Her mother, Kathleen Theresa O’Carroll, was her role model. She is still hale and hearty at 80. “My mother was very smart. She graduated high school at 16 having skipped two classes, and she graduated with honors. She was the only student in the whole town accepted to university – University of Cork. And she didn’t go because it seemed so unattractive; she said you go to Cork and live with some old biddy, and she wanted no part of that. She broke my grandfather’s heart in that sense. He forced her to do a typing course, because he said ‘you’re equipped with nothing,’ and that, in fact, is how she made her living at her first employment in New York.”

Her mother came to New York and ended up marrying the next-door neighbor, John Sullivan, by all accounts a remarkable man.

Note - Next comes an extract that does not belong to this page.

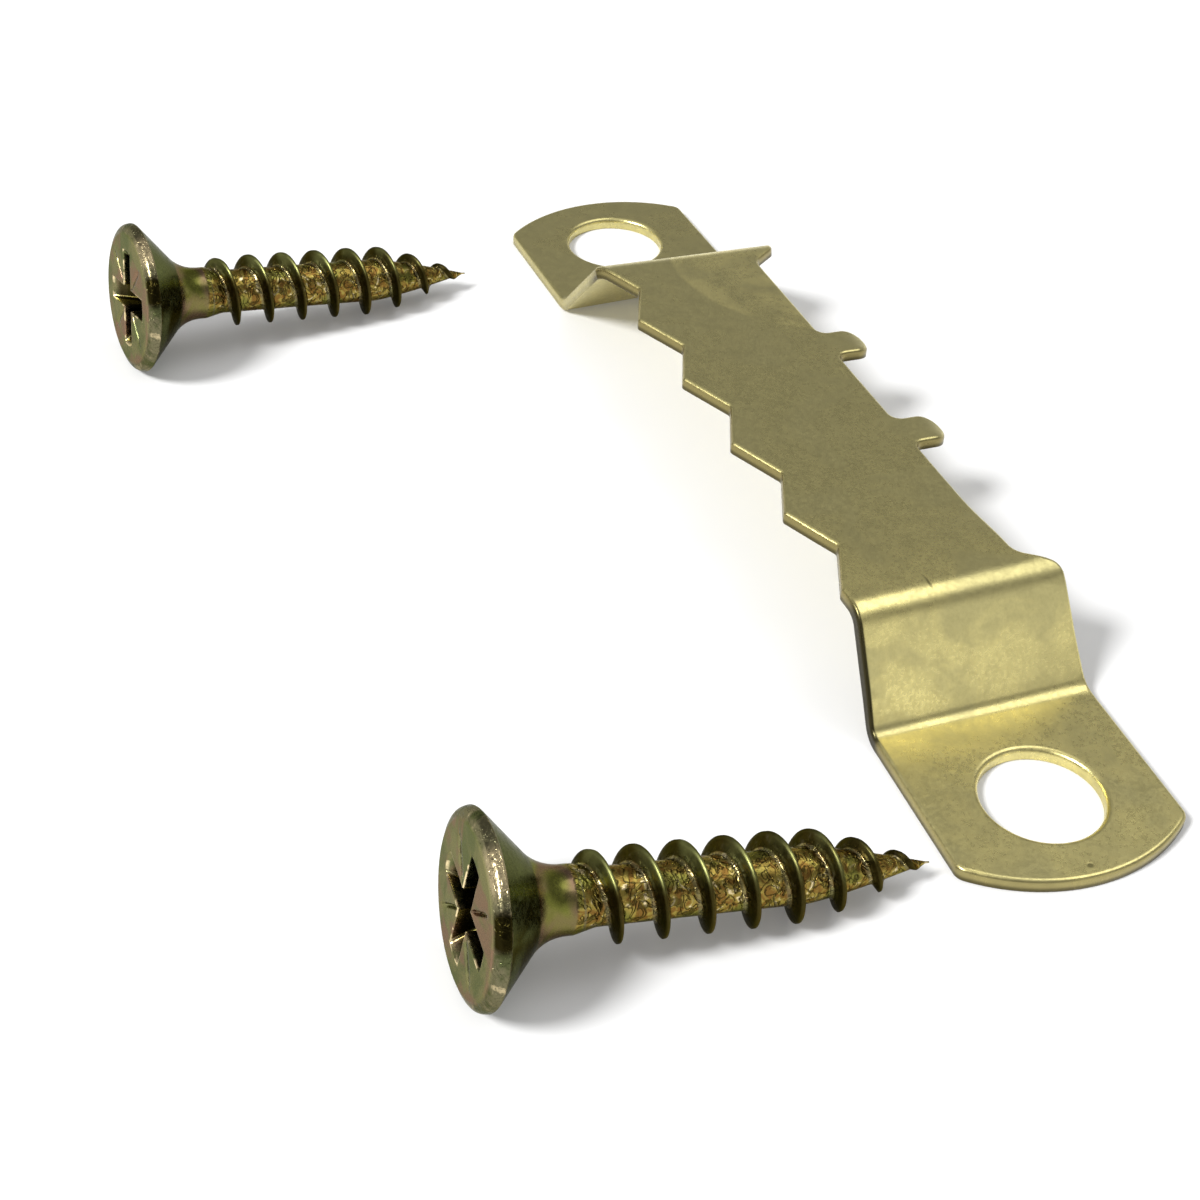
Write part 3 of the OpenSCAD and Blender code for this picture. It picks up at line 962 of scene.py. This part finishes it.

Jane Sullivan Roberts takes her deep commitment to Catholicism from him. “It’s probably more from my father,” she says about her faith. “He was very devout, but not in a pious sort of way. He had done theological studies in Iona College, so it was a mature faith as well. I probably have a bit of an analytical nature, and that appeals to me as well. He was a very clear thinker, he could cut through a whole lot of nonsense, and see things clearly, whether it’s political or social distinction, or religion. So I probably get that from him.”

As for the recent scandals involving pedophilia and the church in Ireland, she is still grappling with what it all means. “I’m still trying to reconcile all of that. I haven’t read the reports. I don’t know what to make of it. The question is, was it just confined to the orphanages? And the unwed mothers? That’s a terrible thing.”

Her parents had no easy time raising their family in the hungry fifties. “My dad started out in advertising and then he had a job on Wall Street; this was 1954/’55 and there was a recession and Catholics were the first ones laid off on Wall Street. He had me at the time, and my other sister was coming along, so he got a job in construction where, oddly, there was work.